Work instructions
Copy exactly the lines from the start of the data below through the one that carries "marks[light]))", and only those.

Data shown
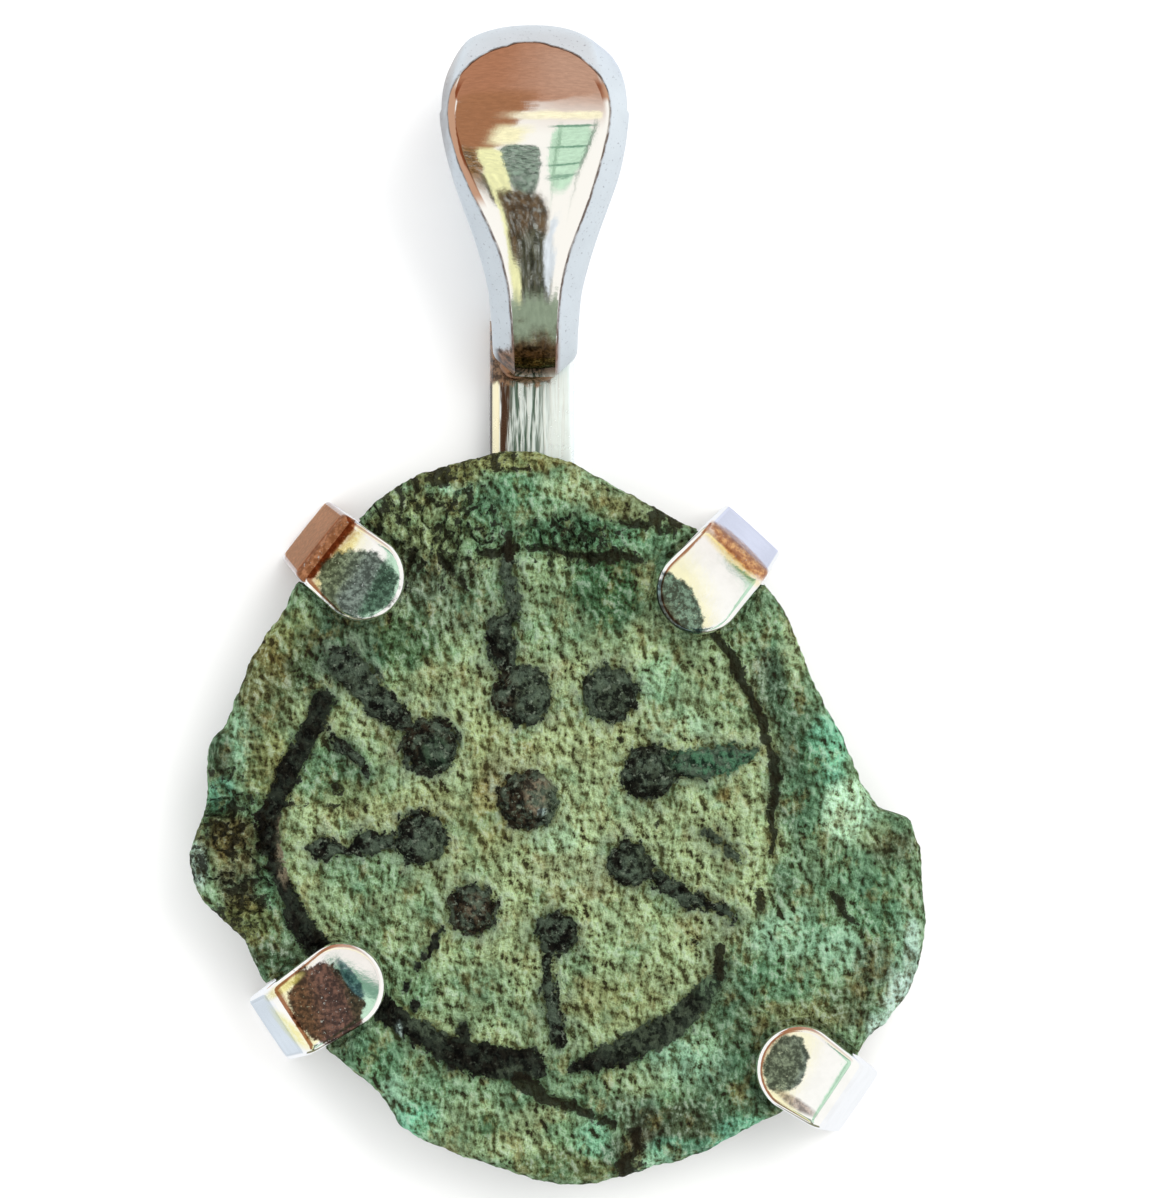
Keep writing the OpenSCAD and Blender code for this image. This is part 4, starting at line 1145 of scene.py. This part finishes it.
def silver(kind):       # worn silver: faint clouds, fine pits, soft roughness
    roughness, tint = finishes[kind]
    material, tree, shader, place = newMaterial(kind + "Silver")
    shader.inputs["Metallic"].default_value = 1.0
    wear = noiseMap(tree, place, 2.2, 4.0, 0.65)
    colour = mixColour(tree, ease(tree, wear, 0.35, 0.7), tint, tuple(c * 0.95 for c in tint[:3]) + (1,))
    tree.links.new(ease(tree, wear, 0.3, 0.75, roughness * 0.7, roughness * 1.3), shader.inputs["Roughness"])
    tree.links.new(colour, shader.inputs["Base Color"])
    addBump(tree, shader, 0.0008, noiseMap(tree, place, 9.0, 4.0))
    return material, tree, shader, place, colour


def burntCrust(tree, share, colour, lumps, light):      # what the soldering left
    return mixColour(tree, share, colour, mixColour(tree, ease(tree, lumps, 0.4, 0.62), marks["burnt"],
                                                    marks[light]))


# Reflections and highlights painted on the prongs as colour: middle, half sizes, turn, strength, softness,
# dark and light tone
paintedReflections = [
    (-4.3, 5.27, 1.6, 0.55, 3.6, 51.5, 1.0, 0.05, srgb(132, 84, 54), srgb(180, 126, 92)),
    (-3.78, 4.86, 0.8, 0.12, 0.9, 51.5, 0.8, 0.5, srgb(232, 214, 140), srgb(252, 246, 200)),
    (-3.43, 4.33, 0.8, 0.66, 0.9, -10, 0.97, 0.08, srgb(54, 66, 58), srgb(132, 148, 138)),
    (2.92, 3.76, 0.48, 0.78, 0.9, 22.5, 0.97, 0.08, srgb(54, 68, 68), srgb(128, 160, 164)),
    (2.72, 3.6, 0.2, 0.6, 0.9, 22.5, 0.7, 0.5, srgb(54, 46, 36), srgb(96, 90, 70)),
    (4.03, 4.83, 0.75, 0.1, 0.9, -45, 0.8, 0.6, srgb(246, 222, 140), srgb(252, 240, 190)),
    (4.2, 5.0, 0.85, 0.22, 0.9, -45, 0.95, 0.2, srgb(166, 106, 66), srgb(226, 170, 112)),
    (-4.04, -4.04, 0.72, 0.86, 0.9, 33.5, 0.98, 0.06, srgb(56, 38, 32), srgb(122, 88, 74)),
    (-3.57, -3.54, 0.12, 0.46, 0.9, 33.5, 0.9, 0.2, srgb(84, 104, 120), srgb(150, 172, 184)),
    (-4.94, -3.73, 0.46, 0.1, 0.9, 35, 0.7, 0.4, srgb(214, 204, 130), srgb(250, 246, 196)),
    (-4.86, -4.52, 0.16, 0.6, 0.9, 50, 0.8, 0.4, srgb(244, 236, 160), srgb(252, 248, 200)),
    (5.1, -5.23, 0.42, 0.62, 0.9, -20, 0.97, 0.08, srgb(54, 66, 64), srgb(132, 148, 146)),
    (5.3, -6.02, 0.42, 0.1, 0.9, -33, 0.8, 0.4, srgb(84, 64, 52), srgb(190, 170, 158)),
]


def polishedSilver():
    material, tree, shader, place, colour = silver("polished")
    ragged = noiseMap(tree, place, 5.0, 4.0, 0.65)
    mottle = noiseMap(tree, place, 9.0, 4.0, 0.7)
    sparkle = noiseMap(tree, place, 17.0)
    # each painted reflection: a soft oval of mottled colour, with painted glints in the sparkle colour
    for x, y, halfX, halfY, halfZ, turn, strength, softness, dark, light in paintedReflections:
        spot = addNode(tree, "ShaderNodeMapping",
                       {"Vector": place, "Location": (x, y, prong["top"] - 0.01),
                        "Rotation": (0, 0, math.radians(turn)), "Scale": (halfX, halfY, halfZ)},
                       vector_type="TEXTURE").outputs[0]
        off = plus(tree, vectorMath(tree, "LENGTH", {0: spot})["Value"], shake(tree, ragged, 0.6))
        share = ease(tree, off, 1 + softness, 1 - softness, 0.0, strength)
        mixed = mixColour(tree, ease(tree, mottle, 0.4, 0.66), dark, light)
        mixed = mixColour(tree, ease(tree, sparkle, 0.64, 0.72, 0.0, 0.45), mixed, marks["sparkle"])
        colour = mixColour(tree, share, colour, mixed)
    tree.links.new(colour, shader.inputs["Base Color"])
    return material


def brushedSilver():        # the stem: lengthwise scratches, and at its rounded left edge a painted reflection: a brown strip, a cream highlight strip and a dark line
    material, tree, shader, place, colour = silver("brushed")
    shader.inputs["Metallic"].default_value = 0.5
    lines = noiseMap(tree, stretched(tree, place, (15.0, 0.8, 15.0)), 1.0, 3.0, 0.65)
    x = axisOf(tree, place, 0)
    shaken = plus(tree, x, shake(tree, lines, 0.35))
    middle = band(tree, shaken, (-0.56, -0.4), (0.5, 0.0))
    scratched = times(tree, middle, ease(tree, lines, 0.57, 0.41, 0.12, 1.0))
    # painted reflection: brown strip, cream highlight strip and dark line along the rounded left edge
    strips = [(scratched, "scratch"), (band(tree, shaken, (-0.65, -0.59), (-0.38, -0.5)), "brown"),
              (band(tree, x, (-0.83, -0.8), (-0.6, -0.66), 0.85), "paintedEdgeHighlight"),
              (band(tree, x, (-0.85, -0.82), (-0.76, -0.79)), "edge")]
    for share, mark in strips:
        colour = mixColour(tree, share, colour, marks[mark])
    lumps = noiseMap(tree, place, 5.0, 4.0, 0.7)
    height = plus(tree, axisOf(tree, place, 1), shake(tree, lumps, 0.5))
    burnt = times(tree, ease(tree, height, 8.3, 8.45), ease(tree, shaken, 0.5, 0.3))
    colour = burntCrust(tree, burnt, colour, lumps, "burntStem")
    tree.links.new(colour, shader.inputs["Base Color"])
    addBump(tree, shader, 0.008, lines)
    return material


def bailSilver():       # a polished teardrop face in satin flanks, with a dark line between them
    material, tree, shader, place, colour = silver("bail")
    depth = addNode(tree, "ShaderNodeAttribute", {}, attribute_name="faceDepth").outputs["Fac"]
    polished = ease(tree, depth, -0.012, 0.008)
    wear = noiseMap(tree, place, 3.0, 4.0, 0.65)
    lumps = noiseMap(tree, place, 5.0, 4.0, 0.7)
    x, y = axisOf(tree, place, 0), axisOf(tree, place, 1)
    tree.links.new(ease(tree, polished, 0.0, 1.0, 0.4, 0.05), shader.inputs["Roughness"])
    tree.links.new(ease(tree, polished, 0.0, 1.0, 0.3, 1.0), shader.inputs["Metallic"])
    colour = mixColour(tree, polished, colour, marks["face"])

    grit = times(tree, ease(tree, noiseMap(tree, place, 16.0), 0.62, 0.72, 0.0, 0.6),
                 ease(tree, depth, 0.0, -0.05))
    line = plus(tree, depth, shake(tree, wear, 0.06))
    crease = times(tree, band(tree, line, (-0.035, -0.01), (0.03, 0.008)),
                   ease(tree, wear, 0.3, 0.6, 0.35, 0.95))
    stained = times(tree, ease(tree, plus(tree, y, shake(tree, wear, 1.2)), 9.6, 9.0, 0.0, 0.9),
                    ease(tree, depth, -0.1, 0.02))
    # greyer towards the bail's left side
    greyerLeft = times(tree, ease(tree, plus(tree, x, times(tree, wear, 0.3)), -1.3, -1.6, 0.0, 0.6),
                  ease(tree, y, 10.8, 11.8))
    # painted reflection: a copper tint on the polished face near the head's left and right rims
    leftRimReflection = times(tree, ease(tree, x, -0.3, -0.5), band(tree, y, (11.7, 12.0), (14.3, 14.0)))
    rightRimReflection = times(tree, ease(tree, x, 1.1, 1.25), band(tree, y, (13.75, 13.9), (14.3, 14.1)))
    rim = times(tree, sums(tree, "MAXIMUM", leftRimReflection, rightRimReflection), ease(tree, depth, 0.15, 0.125))
    for share, mark in ((grit, "grit"), (crease, "crease"), (stained, "foot"), (greyerLeft, "soot"),
                        (times(tree, rim, polished), "rim")):
        colour = mixColour(tree, share, colour, marks[mark])

    height = plus(tree, y, shake(tree, lumps, 0.5))
    burnt = times(tree, ease(tree, height, 9.1, 8.95),
                  ease(tree, plus(tree, x, times(tree, lumps, 0.4)), 0.6, 0.45))
    burnt = times(tree, burnt, ease(tree, x, -0.75, -0.6))
    colour = burntCrust(tree, burnt, colour, lumps, "burntBail")
    tree.links.new(colour, shader.inputs["Base Color"])
    edge = plus(tree, ease(tree, depth, -0.05, 0.0, 0.0, 0.02), times(tree, wear, 0.001))
    addBump(tree, shader, 1.0, edge)
    return material


silverMaterials = [
    polishedSilver(),
    silver("satin")[0],
    brushedSilver(),
    silver("solder")[0],
    bailSilver(),
]
silverSetting = buildSetting()
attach(silverSetting, "root")
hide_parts("setting")
print("setting built:", len(silverSetting.data.polygons), "faces")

Correct answer
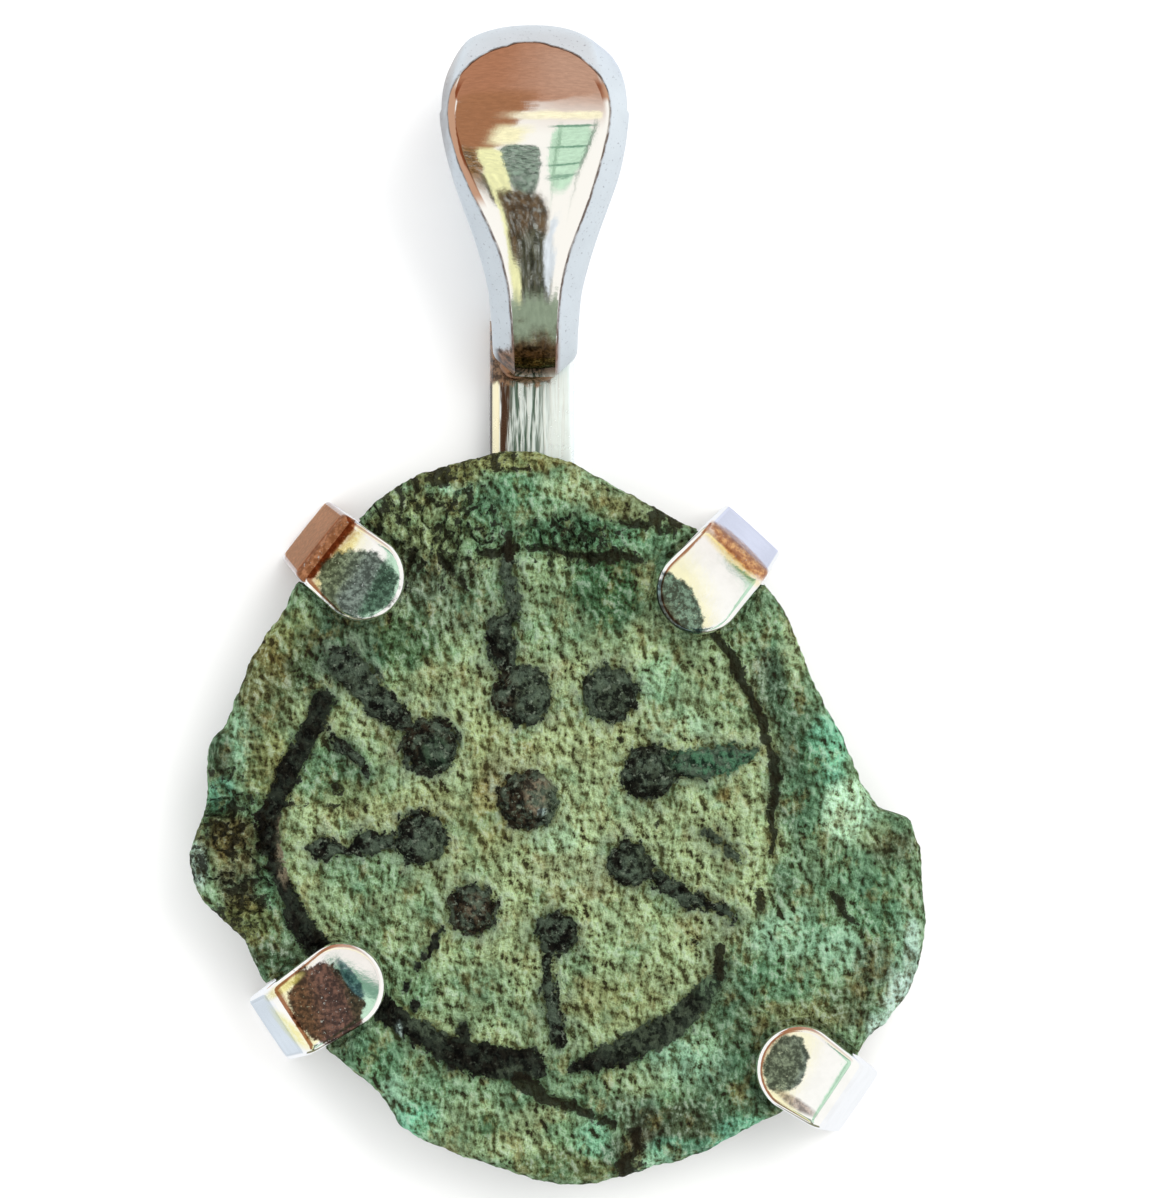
Keep writing the OpenSCAD and Blender code for this image. This is part 4, starting at line 1145 of scene.py. This part finishes it.
def silver(kind):       # worn silver: faint clouds, fine pits, soft roughness
    roughness, tint = finishes[kind]
    material, tree, shader, place = newMaterial(kind + "Silver")
    shader.inputs["Metallic"].default_value = 1.0
    wear = noiseMap(tree, place, 2.2, 4.0, 0.65)
    colour = mixColour(tree, ease(tree, wear, 0.35, 0.7), tint, tuple(c * 0.95 for c in tint[:3]) + (1,))
    tree.links.new(ease(tree, wear, 0.3, 0.75, roughness * 0.7, roughness * 1.3), shader.inputs["Roughness"])
    tree.links.new(colour, shader.inputs["Base Color"])
    addBump(tree, shader, 0.0008, noiseMap(tree, place, 9.0, 4.0))
    return material, tree, shader, place, colour


def burntCrust(tree, share, colour, lumps, light):      # what the soldering left
    return mixColour(tree, share, colour, mixColour(tree, ease(tree, lumps, 0.4, 0.62), marks["burnt"],
                                                    marks[light]))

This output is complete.